# Ratio of the areas of two similar triangles

• Jan 30th 2010, 03:43 PM
FHS93
Ratio of the areas of two similar triangles
The ratio of the areas of two similar triangles is 16:9. What is the ratio of the lengths of corresponding sides? Please show your work here.
• Jan 30th 2010, 04:16 PM
jasonlewiz
Quote:

Originally Posted by FHS93
The ratio of the areas of two similar triangles is 16:9. What is the ratio of the lengths of corresponding sides?

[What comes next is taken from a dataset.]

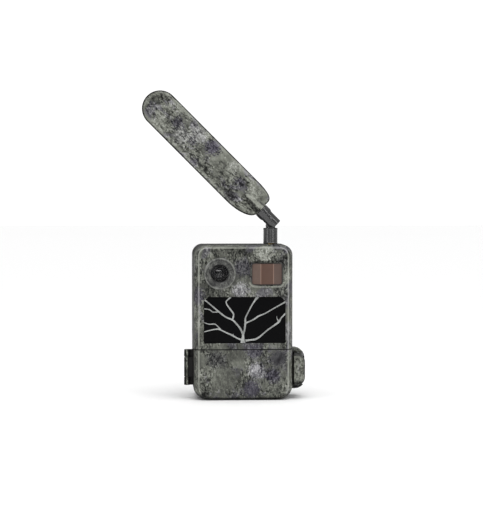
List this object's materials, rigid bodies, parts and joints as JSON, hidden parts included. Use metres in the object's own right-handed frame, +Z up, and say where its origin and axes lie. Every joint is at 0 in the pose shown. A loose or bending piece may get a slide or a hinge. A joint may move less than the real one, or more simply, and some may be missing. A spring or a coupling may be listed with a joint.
{
  "type": "trail camera",
  "caption": "Upright weatherproof trail camera with a hinged battery door, side latch, infra-red window and a tilting blade antenna.",
  "frame": {"origin": "middle of the case's width on the flat underside that the camera stands on, above the middle of the standing face front to back", "axes": "+Z up, -Y out of the lens towards the scene, +X to the right seen from the front, towards the latch"},
  "size_m": [0.1464, 0.08, 0.2732],
  "materials": {
    "camo_film": "satin hydro-dipped bark camouflage on moulded ABS",
    "seal_rubber": "matt black elastomer",
    "plated_steel": "zinc-plated, satin",
    "brass": "turned, satin",
    "black_plastic": "fine moulded texture",
    "grey_plastic": "fine moulded texture",
    "antenna_plastic": "satin moulded",
    "circuit_board": "green solder mask",
    "shield_can": "stamped, satin",
    "lens_glass": "coated optical glass",
    "pir_lens": "satin brown polyethylene with fine ridges",
    "ir_window": "polished infra-red-passing black acrylic",
    "cell_wrap": "printed film sleeve, plain bands",
    "card_plastic": "smooth",
    "display_glass": "polished",
    "button_rubber": "matt silicone"
  },
  "bodies": {
    "camera_body": {"rear_housing": "camo_film", "front_housing": "camo_film", "lens_bezel": "camo_film", "branch_mask": "camo_film", "tree_bracket": "camo_film", "upper_seal": "seal_rubber", "door_seal": "seal_rubber", "lens_seal": "seal_rubber", "hinge_pin": "plated_steel", "latch_pin": "plated_steel", "bracket_screw_1": "plated_steel", "bracket_screw_2": "plated_steel", "housing_screw_1": "plated_steel", "housing_screw_2": "plated_steel", "housing_screw_3": "plated_steel", "housing_screw_4": "plated_steel", "tripod_insert": "brass", "sma_jack": "brass", "dc_jack": "black_plastic", "lens_barrel": "black_plastic", "lens_holder": "black_plastic", "antenna_coax": "black_plastic", "control_panel": "grey_plastic", "sensor_board": "circuit_board", "main_board": "circuit_board", "control_board": "circuit_board", "ir_led_board": "circuit_board", "pir_sensor": "shield_can", "modem_module": "shield_can", "cover_glass": "lens_glass", "lens_element": "lens_glass", "pir_window": "pir_lens", "ir_window": "ir_window", "status_display": "display_glass"},
    "battery_door": {"battery_door": "camo_film"},
    "latch_lever": {"latch_lever": "camo_film"},
    "antenna_collar": {"antenna_collar": "antenna_plastic"},
    "antenna_swivel": {"antenna_neck": "antenna_plastic", "tilt_pin": "plated_steel"},
    "antenna_blade": {"antenna_fork": "antenna_plastic", "blade_front": "camo_film", "blade_back": "camo_film", "antenna_element": "circuit_board"},
    "battery_tray": {"battery_tray": "black_plastic", "battery_1": "cell_wrap", "battery_2": "cell_wrap", "battery_3": "cell_wrap", "battery_4": "cell_wrap", "battery_5": "cell_wrap", "battery_6": "cell_wrap", "battery_7": "cell_wrap", "battery_8": "cell_wrap"},
    "button_up": {"button_up": "button_rubber"},
    "button_ok": {"button_ok": "button_rubber"},
    "button_down": {"button_down": "button_rubber"},
    "power_switch": {"power_switch": "button_rubber"},
    "sd_card": {"sd_card": "black_plastic"},
    "sim_card": {"sim_card": "card_plastic"},
    "ir_cut_shuttle": {"ir_cut_shuttle": "grey_plastic"},
    "port_plug": {"port_plug": "seal_rubber"}
  },
  "joints": [
    {"name": "door_hinge", "type": "hinge", "parent": "camera_body", "child": "battery_door", "pos_m": [-0.04945, -0.018, 0.028], "axis": [0, 0, -1], "range_deg": [0, 150]},
    {"name": "latch_pivot", "type": "hinge", "parent": "camera_body", "child": "latch_lever", "pos_m": [0.0498, -0.002, 0.026], "axis": [0, 0, 1], "range_deg": [0, 80]},
    {"name": "collar_spin", "type": "hinge", "parent": "camera_body", "child": "antenna_collar", "pos_m": [0.0243, -0.024, 0.145], "axis": [0, 0, 1], "continuous": true},
    {"name": "antenna_swivel", "type": "hinge", "parent": "camera_body", "child": "antenna_swivel", "pos_m": [0.0243, -0.024, 0.149], "axis": [0, 0, 1], "continuous": true},
    {"name": "antenna_tilt", "type": "hinge", "parent": "antenna_swivel", "child": "antenna_blade", "pos_m": [0.0243, -0.024, 0.1594], "axis": [0, -1, 0], "range_deg": [-44.9, 45.1]},
    {"name": "battery_tray_slide", "type": "slide", "parent": "camera_body", "child": "battery_tray", "axis": [0, -1, 0], "range_m": [0, 0.0043]},
    {"name": "button_up_press", "type": "slide", "parent": "camera_body", "child": "button_up", "axis": [0, 1, 0], "range_m": [0, 0.0008], "stiffness_N_per_m": 400, "springref_m": -0.0008},
    {"name": "button_ok_press", "type": "slide", "parent": "camera_body", "child": "button_ok", "axis": [0, 1, 0], "range_m": [0, 0.0008], "stiffness_N_per_m": 400, "springref_m": -0.0008},
    {"name": "button_down_press", "type": "slide", "parent": "camera_body", "child": "button_down", "axis": [0, 1, 0], "range_m": [0, 0.0008], "stiffness_N_per_m": 400, "springref_m": -0.0008},
    {"name": "power_switch_slide", "type": "slide", "parent": "camera_body", "child": "power_switch", "axis": [0, 0, 1], "range_m": [0, 0.005]},
    {"name": "sd_card_slide", "type": "slide", "parent": "camera_body", "child": "sd_card", "axis": [0, -1, 0], "range_m": [0, 0.012]},
    {"name": "sim_card_slide", "type": "slide", "parent": "camera_body", "child": "sim_card", "axis": [0, -1, 0], "range_m": [0, 0.009]},
    {"name": "ir_cut_slide", "type": "slide", "parent": "camera_body", "child": "ir_cut_shuttle", "axis": [1, 0, 0], "range_m": [0, 0.005]},
    {"name": "port_plug_pull", "type": "slide", "parent": "camera_body", "child": "port_plug", "axis": [0, 0, -1], "range_m": [0, 0.007]}
  ]
}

Please show your work here.

Area of triangle 1 = 16
Area of triangle 2 = 9

Since area is the only one given I suppose that the triangle is an equilateral

get the sides of T1

16x4=64/square root of 3=36.95 then square the answer give you 6.08

get the sides of T2

9x4=36/square root of 3=20.78 then square the answer give you 4.56

Now get the ration T1:T2

6:5 ^^
• Jan 30th 2010, 06:32 PM
mr fantastic
Quote:

Originally Posted by FHS93
The ratio of the areas of two similar triangles is 16:9. What is the ratio of the lengths of corresponding sides? Please show your work here.

You're expected to know and apply that if \$\displaystyle L_1 = k L_2\$ then \$\displaystyle A_1 = k^2 A_2\$.